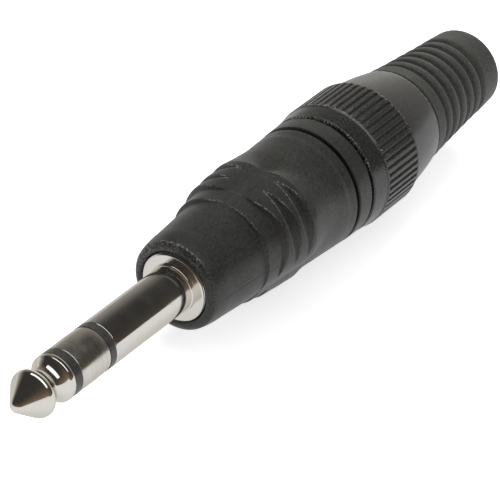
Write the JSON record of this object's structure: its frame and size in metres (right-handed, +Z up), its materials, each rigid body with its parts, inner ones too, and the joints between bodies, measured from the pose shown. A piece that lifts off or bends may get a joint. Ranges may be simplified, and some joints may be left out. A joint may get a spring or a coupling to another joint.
{
  "type": "jack connector",
  "caption": "Three-pole 6.35 mm jack plug with a lobed black grip shell, a knurled back nut and a ribbed rubber cable boot.",
  "frame": {"origin": "under the middle of the plug's length, on the plane that its knurl touches", "axes": "+X along the plug's axis towards the tip, +Z up, the plug lying on its side on the crown of one grip pad and on the knurl"},
  "size_m": [0.1021, 0.018, 0.0181],
  "materials": {
    "nickel": "nickel plated, polished",
    "tin": "tin plated, dull",
    "insulator": "moulded, satin",
    "washer": "punched sheet, matt",
    "shell": "moulded, fine spark texture",
    "marker": "moulded, satin",
    "chuck": "moulded, satin",
    "nut": "black finished, knurled",
    "boot": "moulded, matt"
  },
  "bodies": {
    "plug": {"tip_contact": "nickel", "tip_insulator": "insulator", "ring_contact": "nickel", "sleeve_insulator": "insulator", "sleeve_contact": "nickel", "earth_lug": "tin", "ring_lug_washer": "washer", "ring_lug": "tin", "tip_lug_washer": "washer", "tip_lug": "tin", "shell": "shell", "marker_ring": "marker"},
    "clamp": {"cable_chuck": "chuck"},
    "cap": {"back_nut": "nut", "boot": "boot"}
  },
  "joints": [
    {"name": "chuck_slide", "type": "slide", "parent": "plug", "child": "clamp", "axis": [-1, 0, 0], "range_m": [0, 0.0075]},
    {"name": "nut_turn", "type": "hinge", "parent": "clamp", "child": "cap", "pos_m": [-0.0225, 0, 0.00905], "axis": [-1, 0, 0], "range_deg": [0, 2160]}
  ],
  "couplings": [
    {"joint": "nut_turn", "follows": "chuck_slide", "rad_per_m": 5026.5}
  ]
}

EXERCISE AIM: Reproduce the full listing word for word.

TASK RESULT:
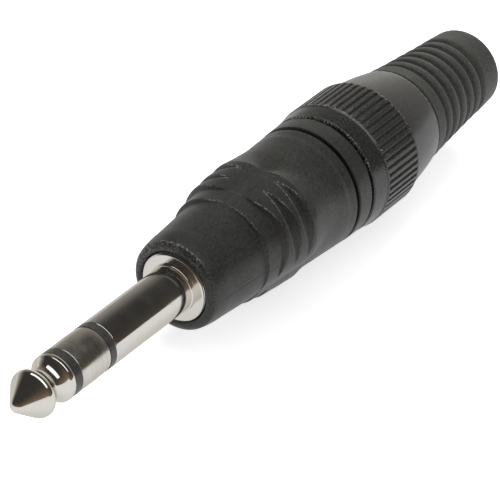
Write the JSON record of this object's structure: its frame and size in metres (right-handed, +Z up), its materials, each rigid body with its parts, inner ones too, and the joints between bodies, measured from the pose shown. A piece that lifts off or bends may get a joint. Ranges may be simplified, and some joints may be left out. A joint may get a spring or a coupling to another joint.
{
  "type": "jack connector",
  "caption": "Three-pole 6.35 mm jack plug with a lobed black grip shell, a knurled back nut and a ribbed rubber cable boot.",
  "frame": {"origin": "under the middle of the plug's length, on the plane that its knurl touches", "axes": "+X along the plug's axis towards the tip, +Z up, the plug lying on its side on the crown of one grip pad and on the knurl"},
  "size_m": [0.1021, 0.018, 0.0181],
  "materials": {
    "nickel": "nickel plated, polished",
    "tin": "tin plated, dull",
    "insulator": "moulded, satin",
    "washer": "punched sheet, matt",
    "shell": "moulded, fine spark texture",
    "marker": "moulded, satin",
    "chuck": "moulded, satin",
    "nut": "black finished, knurled",
    "boot": "moulded, matt"
  },
  "bodies": {
    "plug": {"tip_contact": "nickel", "tip_insulator": "insulator", "ring_contact": "nickel", "sleeve_insulator": "insulator", "sleeve_contact": "nickel", "earth_lug": "tin", "ring_lug_washer": "washer", "ring_lug": "tin", "tip_lug_washer": "washer", "tip_lug": "tin", "shell": "shell", "marker_ring": "marker"},
    "clamp": {"cable_chuck": "chuck"},
    "cap": {"back_nut": "nut", "boot": "boot"}
  },
  "joints": [
    {"name": "chuck_slide", "type": "slide", "parent": "plug", "child": "clamp", "axis": [-1, 0, 0], "range_m": [0, 0.0075]},
    {"name": "nut_turn", "type": "hinge", "parent": "clamp", "child": "cap", "pos_m": [-0.0225, 0, 0.00905], "axis": [-1, 0, 0], "range_deg": [0, 2160]}
  ],
  "couplings": [
    {"joint": "nut_turn", "follows": "chuck_slide", "rad_per_m": 5026.5}
  ]
}